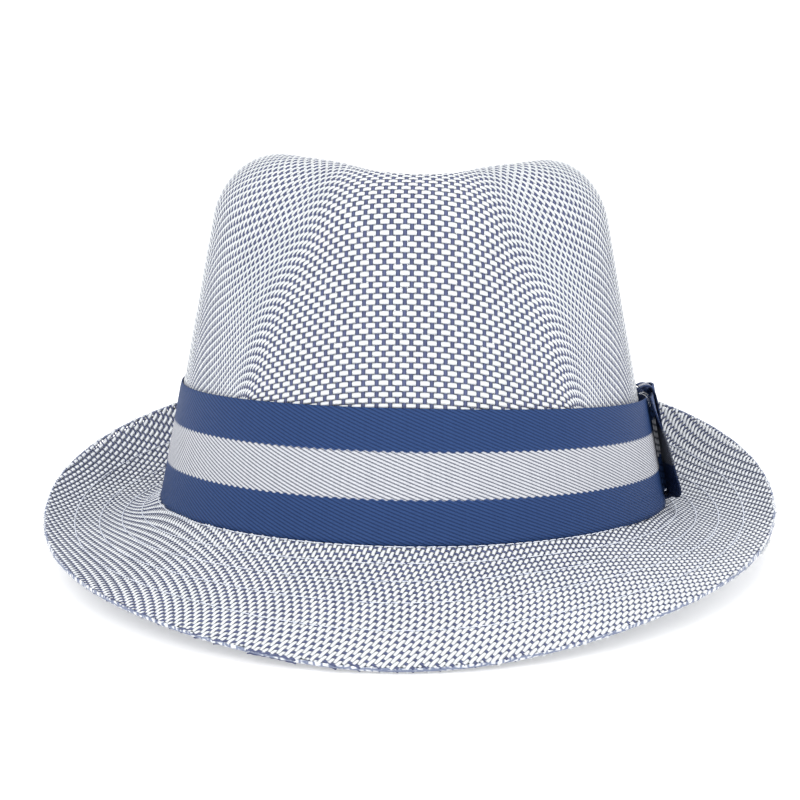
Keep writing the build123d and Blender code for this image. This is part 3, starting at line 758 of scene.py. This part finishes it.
def closed_ply(name, outer, inner, size, material, reverse):
    """One ply of ribbon from the rows of points of its two faces; size is its length and share of width."""
    rows, columns = outer.shape[0] - 1, outer.shape[1] - 1
    width, count = columns + 1, (columns + 1) * (rows + 1)
    faces = []
    for row in range(rows):
        for column in range(columns):
            a = row * width + column
            faces.append((a, a + width, a + width + 1, a + 1))
            faces.append((count + a, count + a + 1, count + a + width + 1, count + a + width))
    border = list(range(columns)) + [columns + width * j for j in range(rows)]
    border += [rows * width + columns - i for i in range(columns)]
    border += [width * (rows - j) for j in range(rows)]
    for a, b in zip(border, border[1:] + border[:1]):
        faces.append((a, b, count + b, count + a))
    points = np.concatenate([outer.reshape(-1, 3), inner.reshape(-1, 3)])
    piece = new_mesh(name, points, faces, material)
    loops = np.zeros(len(piece.data.loops), int)
    piece.data.loops.foreach_get("vertex_index", loops)
    set_uv(piece, "cloth", size[loops % count])
    piece.data.materials.append(reverse)
    face_material = np.ones(len(piece.data.polygons), int)
    face_material[0:2 * rows * columns:2] = 0
    piece.data.polygons.foreach_set("material_index", face_material)
    return piece


def build_wing(material, reverse):
    """The bow's front wing: one ply of ribbon that stands off the hat, its upper corner tacked down."""
    foot, outward, backward, up = bow_axes()
    share, way = np.meshgrid(np.linspace(0, 1, 49), np.linspace(0, 1, 29), indexing="ij")
    corner = np.maximum(0, 1 - share / WING_CORNER) ** 2.5
    free = (WING_FREE + (WING_TACKED - WING_FREE) * share ** 1.2) * (1 - WING_CURL * corner)
    reach = WING_REACH * (1 - WING_ROUND * corner)
    along = -(KNOT_WIDTH / 2 + WING_GAP) - reach * way
    rise = WING_BASE + (free - WING_BASE) * way ** 1.5 + WING_RIPPLE * np.sin(9 * share + 3 * way) * way
    rise += wall_fall(along)
    sheets = [foot + outward * (rise + ply)[..., None] + backward * along[..., None]
              + up * (BOW_BOTTOM + BOW_HEIGHT * share)[..., None] for ply in (BOW_PLY, 0.0)]
    size = np.stack([WING_REACH * way, share], axis=-1).reshape(-1, 2)
    piece = closed_ply("bow_front_wing_cloth", *sheets, size, material, reverse)
    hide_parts("bow_front_wing")
    return piece


def build_knot(material, reverse):
    """The knot: a narrow wrap of ribbon down the front of the bow, turned in at its top and bottom."""
    foot, outward, backward, up = bow_axes()
    path = np.array(KNOT_PATH)
    for _ in range(4):
        near, far = path[:-1] * 0.75 + path[1:] * 0.25, path[:-1] * 0.25 + path[1:] * 0.75
        path = np.concatenate([path[:1], np.stack([near, far], axis=1).reshape(-1, 2), path[-1:]])
    along_path = np.gradient(path, axis=0)
    along_path /= np.linalg.norm(along_path, axis=1, keepdims=True)
    run = np.concatenate([[0], np.cumsum(np.linalg.norm(np.diff(path, axis=0), axis=1))])
    way = np.linspace(1, -1, 15)
    half = KNOT_WIDTH / 2 * (1 - KNOT_WAIST * np.sin(np.pi * run / run[-1]))
    along = half[:, None] * way
    sheets = []
    for ply in (BOW_PLY / 2, -BOW_PLY / 2):
        rise = path[:, :1] + along_path[:, 1:] * ply - KNOT_CAMBER * way ** 2
        height = path[:, 1:] - along_path[:, :1] * ply + 0 * way
        sheet = foot + outward * rise[..., None] + backward * along[..., None] + up * height[..., None]
        sheets.append(sheet)
    size = np.stack(np.broadcast_arrays(run[:, None], (way + 1) / 2), axis=-1).reshape(-1, 2)
    piece = closed_ply("bow_knot_cloth", *sheets, size, material, reverse)
    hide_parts("bow_knot")


def build_tack(name, node, centre, material):
    """A loose loop of clear thread over the ribbon's upper edge, in the crown's straw at its top."""
    turns = np.linspace(0, 2 * np.pi, 40, endpoint=False)
    angle = centre + TACK_HALF_ANGLE * np.cos(turns)
    height = TACK_HEIGHT + TACK_HALF_HEIGHT * np.sin(turns) + TACK_BEND * np.sin(3 * turns)
    outward = TACK_IN + (TACK_OUT - TACK_IN) * (1 - np.maximum(np.sin(turns), 0) ** 2)
    path = band_points(angle, height, outward)
    along = np.roll(path, -1, axis=0) - np.roll(path, 1, axis=0)
    along /= np.linalg.norm(along, axis=1, keepdims=True)
    wall = band_points(angle, height, outward + 1.0) - path
    side = np.cross(along, wall)
    side /= np.linalg.norm(side, axis=1, keepdims=True)
    wall = np.cross(side, along)
    spokes = np.linspace(0, 2 * np.pi, 8, endpoint=False)
    points = [path + TACK_THREAD / 2 * (math.cos(t) * side + math.sin(t) * wall) for t in spokes]
    n, sides = len(turns), len(spokes)
    faces = [(k * n + i, k * n + (i + 1) % n, (k + 1) % sides * n + (i + 1) % n, (k + 1) % sides * n + i)
             for k in range(sides) for i in range(n)]
    piece = new_mesh(name, np.concatenate(points), faces, material)
    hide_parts(node)


def clear_thread_material(name):
    """Clear nylon thread, a little cloudy."""
    material, tree, shader = node_tree(name)
    where = add_node(tree, "ShaderNodeTexCoord").outputs["Object"]
    cloud = add_node(tree, "ShaderNodeTexNoise", {"Vector": where, "Scale": 900.0})
    tint = mixed(tree, cloud.outputs["Fac"], (0.86, 0.90, 0.94, 1), (0.96, 0.97, 0.98, 1))
    tree.links.new(tint, shader.inputs["Base Color"])
    shader.inputs["Roughness"].default_value = 0.12
    shader.inputs["IOR"].default_value = 1.5
    shader.inputs["Transmission Weight"].default_value = 0.85
    return material


def stitch_ring(x, y, depth):
    """Corners of a stitch's section, at each place seen from above and a depth below the brim's top."""
    centre, normal, angle, _ = brim_frame(x, y, depth)
    outward = np.stack([np.cos(angle) / HALF_WIDTH, np.sin(angle) / HALF_LENGTH, 0 * angle], axis=-1)
    outward -= normal * (outward * normal).sum(-1, keepdims=True)
    outward /= np.linalg.norm(outward, axis=-1, keepdims=True)
    side, up = outward * STITCH_THREAD / 2, normal * STITCH_THREAD / 2
    return np.stack([centre + side, centre + up, centre - side, centre - up], axis=1)


def stitch_faces(base):
    """Faces of one closed stitch, whose points start at a number."""
    faces = []
    for i in range(len(STITCH_PROFILE) - 1):
        for k in range(4):
            a, b = base + 4 * i + k, base + 4 * i + (k + 1) % 4
            faces.append((a, b, b + 4, a + 4))
    last = base + 4 * (len(STITCH_PROFILE) - 1)
    faces.append(tuple(base + k for k in (3, 2, 1, 0)))
    faces.append(tuple(last + k for k in (0, 1, 2, 3)))
    return faces


def stitch_row(name, node, share, material):
    """Lockstitches through the brim along one row, seen above and below it."""
    angle = np.linspace(0, 2 * np.pi, 2000, endpoint=False)
    start_x, start_y = smooth_oval(angle, JOIN_INSET)
    end_x, end_y, _ = rim_line(angle)
    x, y = start_x + (end_x - start_x) * share, start_y + (end_y - start_y) * share
    length = np.concatenate([[0], np.cumsum(np.hypot(np.diff(x), np.diff(y)))])
    count = int(length[-1] / STITCH_PITCH)
    points = []
    for depth, lift in ((0.02, 1), (BRIM_THICKNESS - 0.02, -1)):
        shift = 0 if lift > 0 else 0.5
        for along, rise in STITCH_PROFILE:
            place = (np.arange(count) + 0.5 + shift + along * STITCH_SHARE) * length[-1] / count
            stitch_x, stitch_y = np.interp(place, length, x), np.interp(place, length, y)
            points.append(stitch_ring(stitch_x, stitch_y, depth - lift * (rise - 0.75) * STITCH_THREAD))
    points = np.stack(points, axis=1).reshape(-1, 3)
    faces = []
    for stitch in range(count * 2):
        faces += stitch_faces(stitch * len(STITCH_PROFILE) * 4)
    piece = new_mesh(name, points, faces, material)
    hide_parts(node)


def build_rim(material):
    """The turned edge of straw that closes the rim over both plies."""
    columns = 720
    angle = np.linspace(0, 2 * np.pi, columns, endpoint=False)
    x, y, _ = rim_line(angle)
    points = []
    for inward, depth in TURNED_EDGE:
        share = 1 - inward / np.hypot(x, y)
        points.append(brim_frame(x * share, y * share, depth)[0])
    points = np.stack(points, axis=1)
    faces = [(a, d, c, b) for a, b, c, d in band_faces(columns, points.shape[1])]
    new_mesh("brim_turned_edge", points.reshape(-1, 3), faces, material)


def light(name, place, target, size, power):
    """A round soft lamp that faces a target."""
    data = bpy.data.lights.new(name, "AREA")
    data.shape, data.size, data.energy = "DISK", size, power
    lamp = bpy.data.objects.new(name, data)
    lamp.location = place
    lamp.rotation_euler = (Vector(target) - Vector(place)).to_track_quat("-Z", "Y").to_euler()
    bpy.context.scene.collection.objects.link(lamp)


def floor_material():
    """Plain pale paper that glows faintly, so that the hat's shadow stays light."""
    material, tree, shader = node_tree("floor")
    where = add_node(tree, "ShaderNodeTexCoord").outputs["Object"]
    cloud = add_node(tree, "ShaderNodeTexNoise", {"Vector": where, "Scale": 3.0})
    tint = mixed(tree, cloud.outputs["Fac"], (0.93, 0.93, 0.935, 1), (0.95, 0.95, 0.95, 1))
    tree.links.new(tint, shader.inputs["Base Color"])
    shader.inputs["Roughness"].default_value = 0.7
    shader.inputs["Emission Color"].default_value = (1.0, 1.0, 1.0, 1)
    shader.inputs["Emission Strength"].default_value = FLOOR_GLOW
    return material


def build_floor():
    """A flat square, just under the hat."""
    corners = [(x * FLOOR_HALF, y * FLOOR_HALF, 0) for x, y in ((-1, -1), (1, -1), (1, 1), (-1, 1))]
    mesh = bpy.data.meshes.new("floor")
    mesh.from_pydata(corners, [], [(0, 1, 2, 3)])
    mesh.materials.append(floor_material())
    floor = bpy.data.objects.new("floor", mesh)
    floor.location.z = -FLOOR_DROP
    bpy.context.scene.collection.objects.link(floor)


def studio():
    """White surroundings, three soft lamps and the floor."""
    bpy.context.scene.view_settings.view_transform = "Standard"
    build_floor()
    world = bpy.data.worlds.new("studio")
    world.use_nodes = True
    background = world.node_tree.nodes["Background"]
    background.inputs["Color"].default_value = (1.0, 1.0, 1.0, 1)
    background.inputs["Strength"].default_value = WORLD_STRENGTH
    bpy.context.scene.world = world
    light("key", (-0.6, -1.3, 1.1), (0, 0, 0.06), 1.4, 10)
    light("fill", (1.2, -0.9, 0.8), (0, 0, 0.06), 1.1, 4)
    light("top", (0.1, 0.3, 1.6), (0, 0, 0.08), 1.2, 9)


def camera():
    """The hat is seen straight from the front, a little above the headline's plane."""
    data = bpy.data.cameras.new("camera")
    data.lens, data.sensor_width = CAMERA_LENS, 36.0
    view = bpy.data.objects.new("camera", data)
    place, target = to_world([CAMERA_PLACE, CAMERA_TARGET])
    forward = Vector(target - place).normalized()
    up = Vector(SEAT[:3, 2])
    right = forward.cross(up).normalized()
    up = right.cross(forward)
    turn = Matrix((right, up, -forward)).transposed().to_4x4()
    view.matrix_world = Matrix.Translation(Vector(place)) @ turn
    bpy.context.scene.collection.objects.link(view)
    bpy.context.scene.camera = view


white_straw = straw_material("white_straw", (0.85, 0.87, 0.87, 1), (0.62, 0.65, 0.70, 1), 0.5)
navy_straw = straw_material("navy_straw", (0.105, 0.125, 0.25, 1), (0.035, 0.042, 0.095, 1), 0.6)
twill = ribbon_material("striped_twill_face", ((0.80, 0.81, 0.86, 1), (0.07, 0.08, 0.11, 1)), NAVY_TWILL)
twill_reverse = ribbon_material("striped_twill_reverse", ((0.11, 0.12, 0.15, 1), (0.03, 0.035, 0.05, 1)),
                                ((0.016, 0.03, 0.085, 1), (0.005, 0.01, 0.03, 1)))
bow_twill = bow_material("striped_twill_bow", ((0.74, 0.75, 0.80, 1), (0.07, 0.08, 0.11, 1)), NAVY_TWILL)
pale_thread = cloth_material("pale_thread", (0.85, 0.87, 0.92, 1), (0.55, 0.6, 0.72, 1),
                             3000.0, 0.55, 0.00005)
band_cloth = cloth_material("sweatband_cotton", (0.030, 0.05, 0.14, 1), (0.012, 0.02, 0.06, 1),
                            900.0, 0.85, 0.0001)
label_cloth = cloth_material("label_satin", (0.80, 0.80, 0.78, 1), (0.62, 0.62, 0.60, 1),
                             1500.0, 0.45, 0.00004)
net_cloth = cloth_material("stiffener_net", (0.50, 0.54, 0.62, 1), (0.36, 0.40, 0.50, 1),
                           1200.0, 0.9, 0.00005)
turned_straw = woven_edge_material("turned_straw", (0.78, 0.80, 0.82, 1), (0.15, 0.18, 0.28, 1))
clear_thread = clear_thread_material("clear_thread")

net = draped_net()
for white, colour, material, width in ((True, "white", white_straw, STRIP_WIDTH),
                                       (False, "navy", navy_straw, WARP_WIDTH)):
    strips = crown_strips(net, white)
    half = len(strips) // 2
    for part, group in (("a", strips[:half]), ("b", strips[half:])):
        piece = lens_strips(f"crown_{colour}_strips_{part}", group, width, material)
        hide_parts("crown")
    for ply, depth in (("upper", UPPER_DEPTH), ("lower", LOWER_DEPTH)):
        strips = brim_strips(white, depth)
        piece = lens_strips(f"{ply}_brim_{colour}_strips", strips, width * BRIM_FINENESS, material)
        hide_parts(f"brim_{ply}_ply")

build_rim(turned_straw)
ribbon = build_ribbon(twill)
wing = build_wing(twill, twill_reverse)
build_knot(twill, twill_reverse)
for number, share in enumerate(STITCH_ROWS, 1):
    stitch_row(f"brim_stitches_{number}", f"brim_stitch_row_{number}", share, pale_thread)
for end, away in (("front", -TACK_AWAY), ("rear", TACK_AWAY)):
    build_tack(f"ribbon_tack_{end}_thread", f"ribbon_tack_{end}", BOW_ANGLE + away, clear_thread)

cad_looks = {"brim_stiffener": net_cloth, "headline_seam": pale_thread, "sweatband": band_cloth,
             "sweatband_seam": pale_thread, "sweatband_label": label_cloth, "bow_rear_loop": bow_twill,
             "bow_tail": bow_twill}
for node, material in cad_looks.items():
    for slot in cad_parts[node].material_slots:
        slot.material = material

studio()
camera()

## REQUIREMENTS
Only the lines from the one containing "for slot in" to the end of the data should be printed, exactly as they stand.

## RESULT
    for slot in cad_parts[node].material_slots:
        slot.material = material

studio()
camera()